Keempat, orang yang takwa yang apabila melakukan perbuatan keji atau menyakiti diri sendiri, segera mengingat Allah Swt dan memohon ampunan atas dosa mereka, dan berusaha tidak mengulangi perbuatannya. Artinya orang yang bertakwa itu juga memiliki ciri tawwabin (orang-orang yang bertobat). Kesadaran dirinya tumbuh dengan baik, sehingga dia mampu mengontrol sikap dan perilakunya. Ketika melakukan kekhilafan, segera mengingat Allah Swt dan memohon ampunan kepada-Nya.
Empat indikator inilah yang kemudian mengantarkan seseorang pada posisi dan mendapatkan surga sebagaimana ditegaskan dalam ayat berikutnya: “Mereka itu balasannya adalah ampunan dari Tuhan mereka dan surga-surga yang mengalir di bawahnya sungai-sungai. Mereka kekal di dalamnya. (itulah) sebaik-baik pahala bagi orang-orang yang mengerjakan (amal-amal saleh).” (QS Ali-Imran: 136).
Dari itu, pada detik-detik berakhirnya Ramadhan ini, kiranya kita sisihkan waktu untuk merenung, melihat ke dalam diri apakah indikator takwa yang disebutkan di atas menjadi sifat melekat yang kita peroleh melalui ibadah puasa dengan penuh keimanan dan hanya berharap pahala dari Allah Swt. Semoga demikian adanya.
Jika tidak, betapa ruginya kita sebagai orang yang diberikan peluang mengikuti pendidikan ruhaniah ini, yang Allah Swt persembahkan kepada kita sebagai wujud kasih sayang-Nya. Lalu entah berapa Ramadhan lagi yang kita butuhkan untuk menumbuhkan karakter-karakter tersebut. Kita hanya berharap agar dipertemukan dengan Ramadhan tahun berikutnya.

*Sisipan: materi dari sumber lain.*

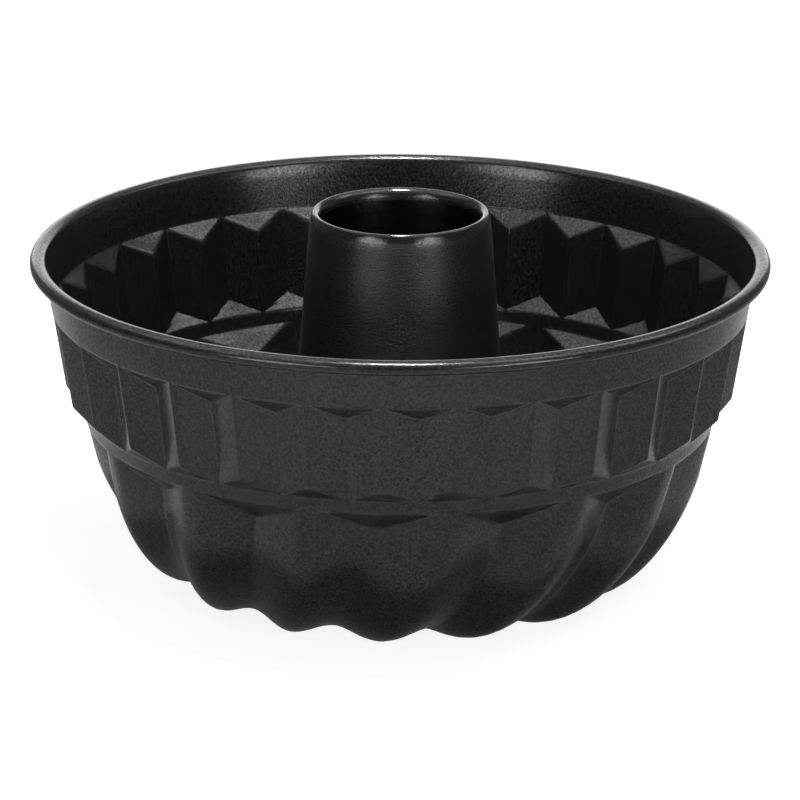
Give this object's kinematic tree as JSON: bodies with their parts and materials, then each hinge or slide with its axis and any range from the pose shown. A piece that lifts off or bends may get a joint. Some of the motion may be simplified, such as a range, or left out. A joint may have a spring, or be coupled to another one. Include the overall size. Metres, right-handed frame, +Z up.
{
  "type": "fluted tube pan",
  "caption": "Small round baking mould in dark coated steel, with short upright flutes over swirled lobes, a rolled rim and an open tapered tube up the middle.",
  "frame": {"origin": "on the tube's axis, in the plane of the lobes' feet that the pan rests on", "axes": "+Z up along the tube, -Y towards the camera, +X to the picture's right"},
  "size_m": [0.165, 0.165, 0.0841],
  "materials": {
    "shell_coat": "satin non-stick coat",
    "tube_coat": "satin non-stick coat",
    "wire": "drawn"
  },
  "bodies": {
    "root": {"fluted_shell": "shell_coat", "centre_tube": "tube_coat", "rim_wire": "wire"}
  },
  "joints": []
}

Akhirnya mari berdoa sebagaimana doanya Rasulullah saw di akhir Ramadhan; “Ya Allah, janganlah Engkau jadikan puasa ini yang terakhir dalam hidupku. Jika Engkau menjadikan sebaliknya (sebagai puasa terakhir), jadikanlah aku sebagai orang yang Engkau sayangi dan janganlah jadikan aku sebagai orang yang Engkau murkai”.